In her and an increasing number of other farmers' families this dynamic is changing. Men and women are sharing more roles – her husband prepared this meal for us – and their families are better off because of it. Half of Gumutindo's Board of Directors are women – something that was hard for farmers to accept for the first year or
two – and many of its employees are also women.
Her success also shows how effective the higher Fair Trade price can be at improving standards of living. Aside from sending her children to good schools, she has purchased more land and is planning on an addition to her house.
She and others explained that at other farms old habits die hard – sharing of gendered labor is very slow to change and a large majority of households still have a gendered labor system. Through her and others' leadership Gumutindo has seen the value of womens' increasing role on the farm and in the cooperative. Gumutindo employs agricultural extension workers to travel around to the thousands member owner farmers of Gumutindo and educate them on organic agriculture practices, meeting Fair Trade standards, and producing quality coffee – but they also educate farmers on the benefit of men and women sharing both household, field, and money management labor. When women manage money on the farm, the family sees the entirity of it. Gumutindo's Communications and Information officer Immanuel explained to us that with farmers on Mount Elgon, in order to get 10 shillings to a family you need to pay a man 110 shillings - but you only need to pay a woman 10 shillings. Women manage money better, we were told, and put more in savings and to their family's needs. This is happening more and more with Gumutindo's farming families, although it is still a minority.

The motor bike in this picture belongs to Gumutindo and is used by its extension workers to travel between farms since all of the roads are dirt roads.
Is that badass or what?
Anyway, one of the other wonders of Oliver's farm is the uncommon sense she uses in selecting crop diversity. She plants shade trees
that can also be used for fire wood and building materials, cover crops for food, grasses for her cattle (that also provide milk), and more. Intercropping is the name of the game for Oliver with careful selection of trees that are valuable for her family and compliment each other very effectively. She took us on a tour of her farm and showed us how she has been expanding and what makes her different from most farmers in the area. Her farm is very unique for many reasons, not least of which is the fact that she is the head of the household. Ugandan society is quite patriarchal, although less so than the regions of Ethiopia we've visited. Succeeding the way she has in such an environment speaks even more of her abilities.

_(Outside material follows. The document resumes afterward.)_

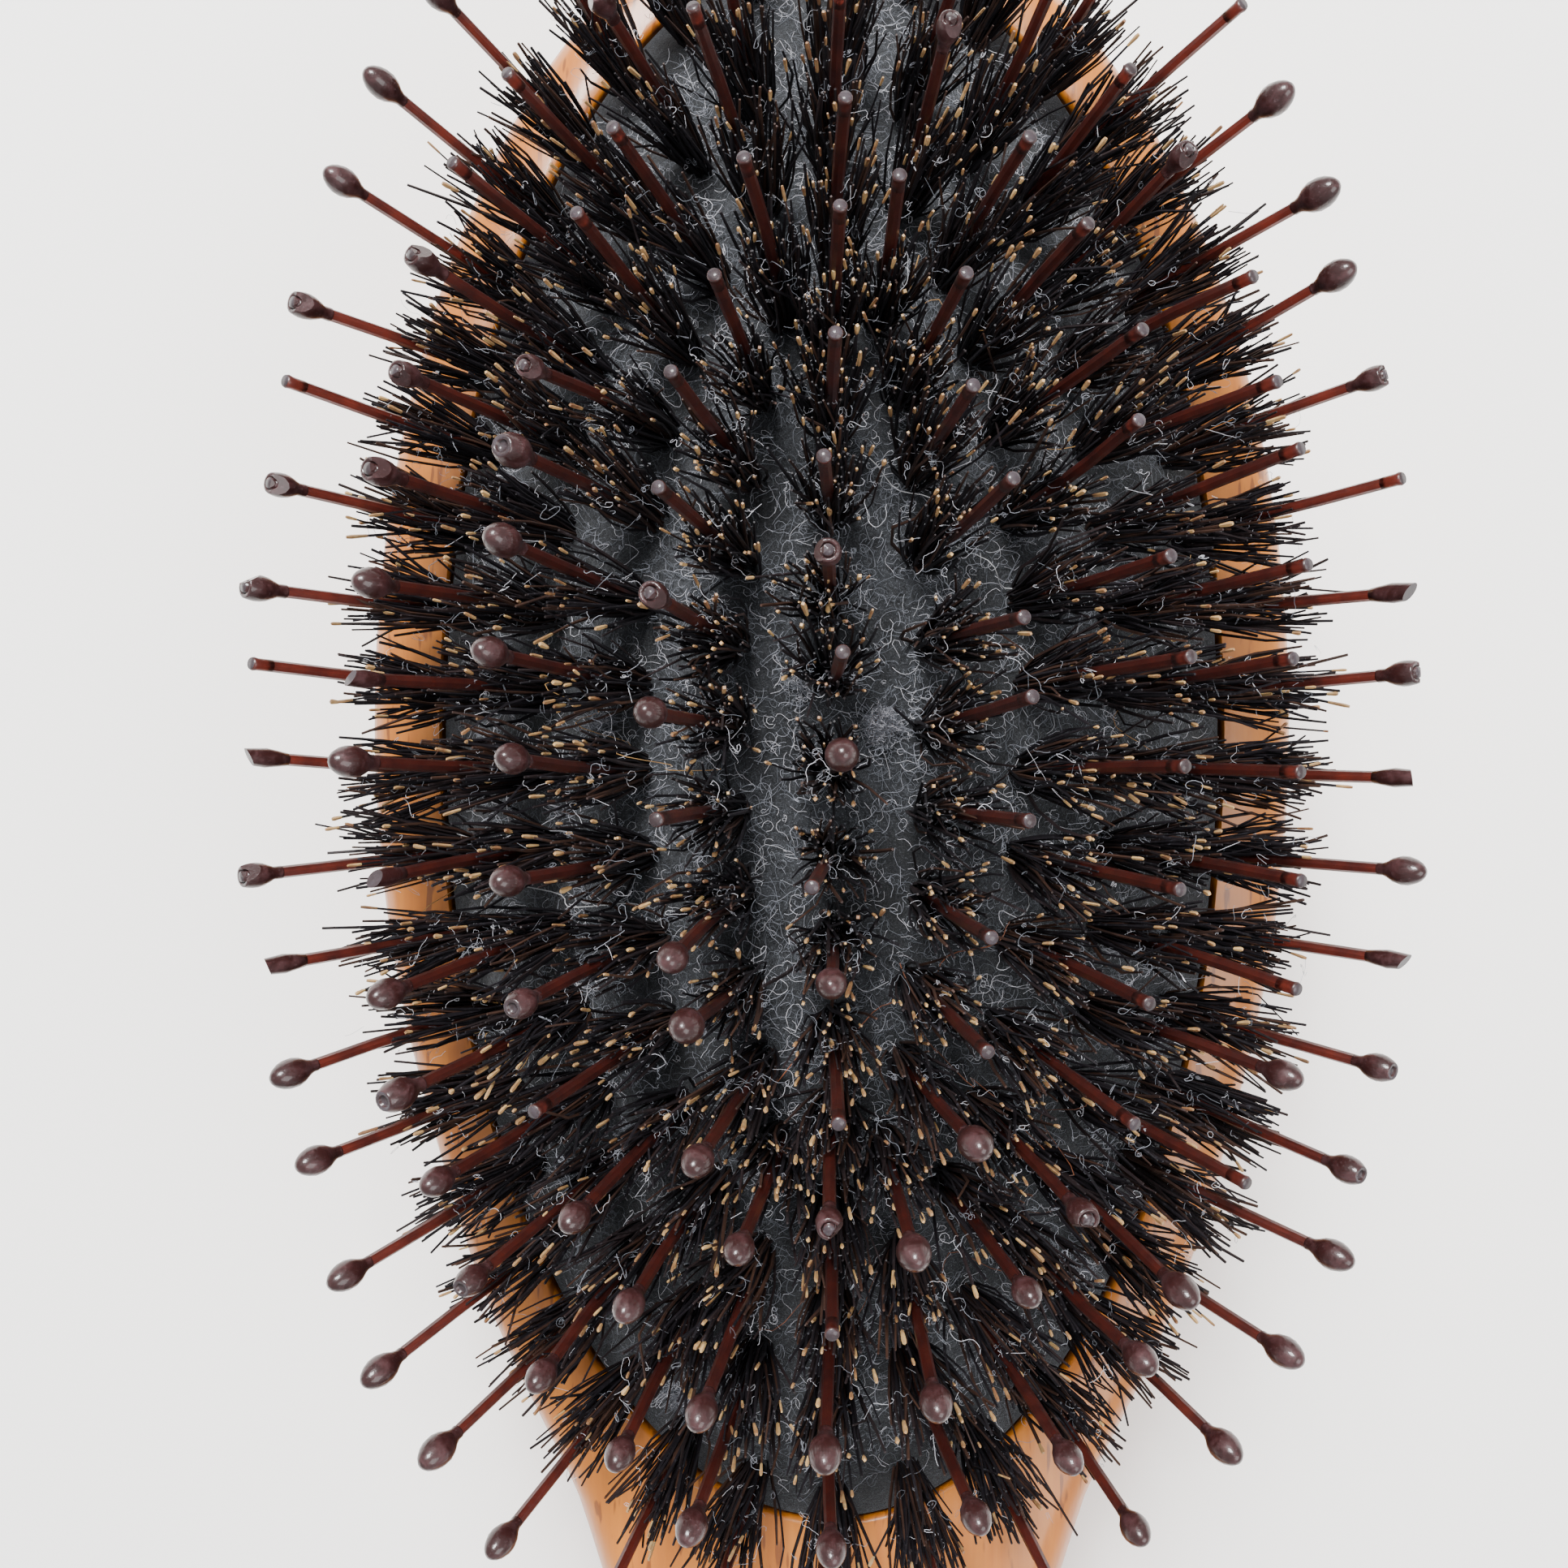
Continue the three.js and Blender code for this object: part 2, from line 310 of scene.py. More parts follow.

This is her primary cooperative. They have 1000 member farmers in the region and they are one of the ten primary cooperatives that make Gumutindo. They recently built a warehouse and offices with their Fair Trade premium and they are working on electrification projects right now. This was posted on the wall of the warehouse office: Like Just Coffee says: Demand transparency. Farmers in this co-op know where every penny that Gumutindo receives is going.
But remember: this is not a typical farm in Uganda - for many reasons it is unique. But for all of those same reasons it can show us the direction in which Gumutindo is moving.